DIRECTIVE
Extract the listing in its entirety, keeping each line identical to the original.

[START]

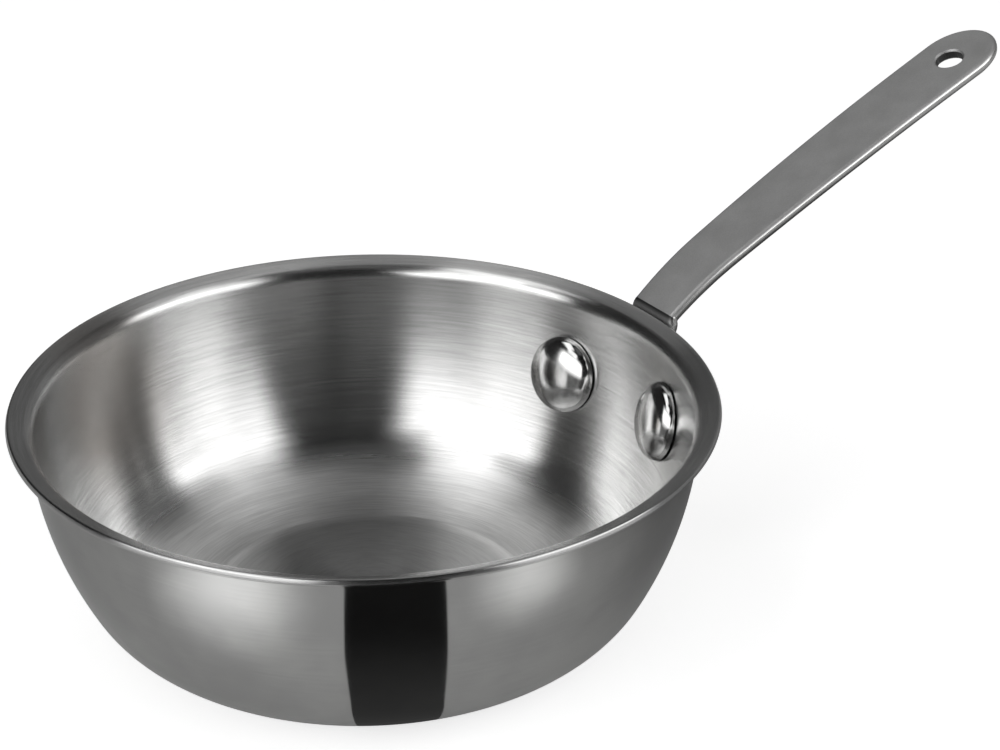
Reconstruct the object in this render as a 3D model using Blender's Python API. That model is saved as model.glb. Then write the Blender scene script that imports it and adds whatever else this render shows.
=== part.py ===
"""Small stainless stir-fry pan: a pressed bowl with a flared lip and a strip handle held by two rivets.

The origin is the centre of the flat base's underside, +Z is up and the handle points along +X.
Sizes are in metres and angles in degrees. Every meridian is drawn in the X-Z plane, as a path of arcs
and straights that keeps the metal's thickness on one side, so a neighbour follows the same path at a gap.
"""

import math

import bmesh
import bpy
from mathutils import Matrix, Vector

# Bowl
RIM_DIAMETER = 0.127
BOWL_HEIGHT = 0.0422
SHEET = 0.0012
HEEL_RADIUS = 0.0185
HEEL_LEAN = 27.5
WALL_LEAN = 2.6
LIP_LENGTH = 0.0033
LIP_SLOPE = 20.0
LIP_BEND = 0.0008
SHEET_EDGE_ROUND = 0.00035

# Handle: the strip
STRIP_THICKNESS = 0.00225
STRIP_EDGE_ROUND = 0.00095
STRIP_LENGTH = 0.0914
ROOT_WIDTH = 0.0117
MIDDLE_WIDTH = 0.0143
END_WIDTH = 0.0153
END_ROUND = 0.0096
END_FLAT = 0.018
CROOK_LENGTH = 0.0165
ROOT_RISE = 0.0013
ROOT_SLOPE = 38.8
CROOK_SLOPE = 26.4
END_SLOPE = 22.5

# Handle: the neck that passes round the lip, with its bends' inner radii
SHOULDER_BEND = 0.00035
NECK_UPPER_BEND = 0.0012
NECK_LOWER_BEND = 0.00055
NECK_WIDTH = 0.0142
NECK_FILLET = 0.0042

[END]

WORKED SOLUTION
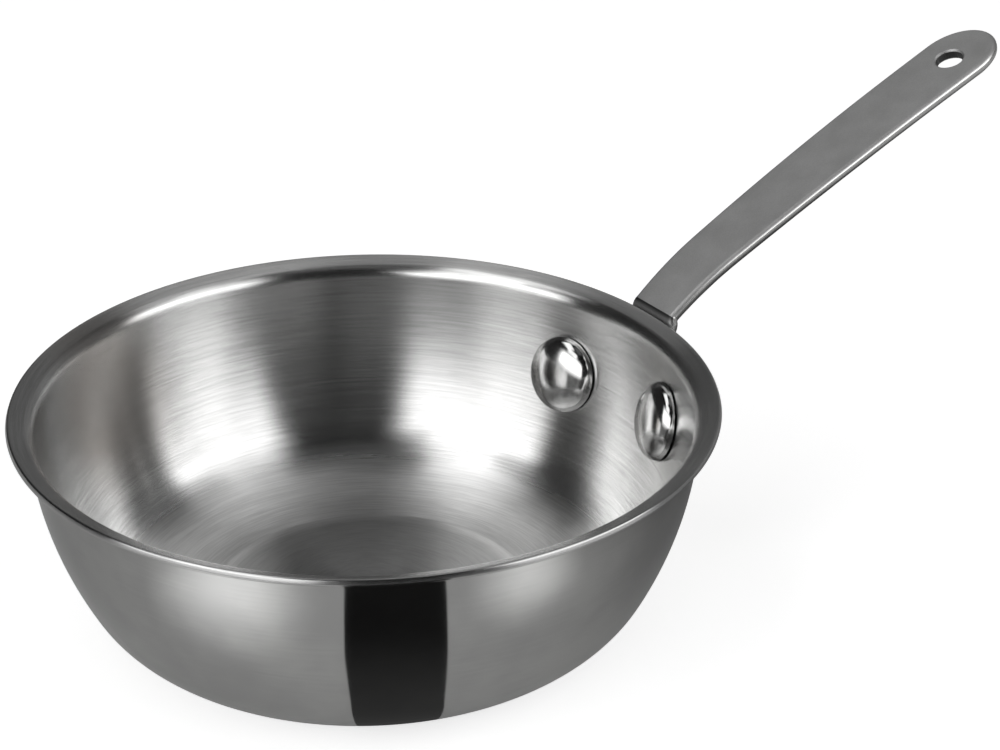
Reconstruct the object in this render as a 3D model using Blender's Python API. That model is saved as model.glb. Then write the Blender scene script that imports it and adds whatever else this render shows.
=== part.py ===
"""Small stainless stir-fry pan: a pressed bowl with a flared lip and a strip handle held by two rivets.

The origin is the centre of the flat base's underside, +Z is up and the handle points along +X.
Sizes are in metres and angles in degrees. Every meridian is drawn in the X-Z plane, as a path of arcs
and straights that keeps the metal's thickness on one side, so a neighbour follows the same path at a gap.
"""

import math

import bmesh
import bpy
from mathutils import Matrix, Vector

# Bowl
RIM_DIAMETER = 0.127
BOWL_HEIGHT = 0.0422
SHEET = 0.0012
HEEL_RADIUS = 0.0185
HEEL_LEAN = 27.5
WALL_LEAN = 2.6
LIP_LENGTH = 0.0033
LIP_SLOPE = 20.0
LIP_BEND = 0.0008
SHEET_EDGE_ROUND = 0.00035

# Handle: the strip
STRIP_THICKNESS = 0.00225
STRIP_EDGE_ROUND = 0.00095
STRIP_LENGTH = 0.0914
ROOT_WIDTH = 0.0117
MIDDLE_WIDTH = 0.0143
END_WIDTH = 0.0153
END_ROUND = 0.0096
END_FLAT = 0.018
CROOK_LENGTH = 0.0165
ROOT_RISE = 0.0013
ROOT_SLOPE = 38.8
CROOK_SLOPE = 26.4
END_SLOPE = 22.5

# Handle: the neck that passes round the lip, with its bends' inner radii
SHOULDER_BEND = 0.00035
NECK_UPPER_BEND = 0.0012
NECK_LOWER_BEND = 0.00055
NECK_WIDTH = 0.0142
NECK_FILLET = 0.0042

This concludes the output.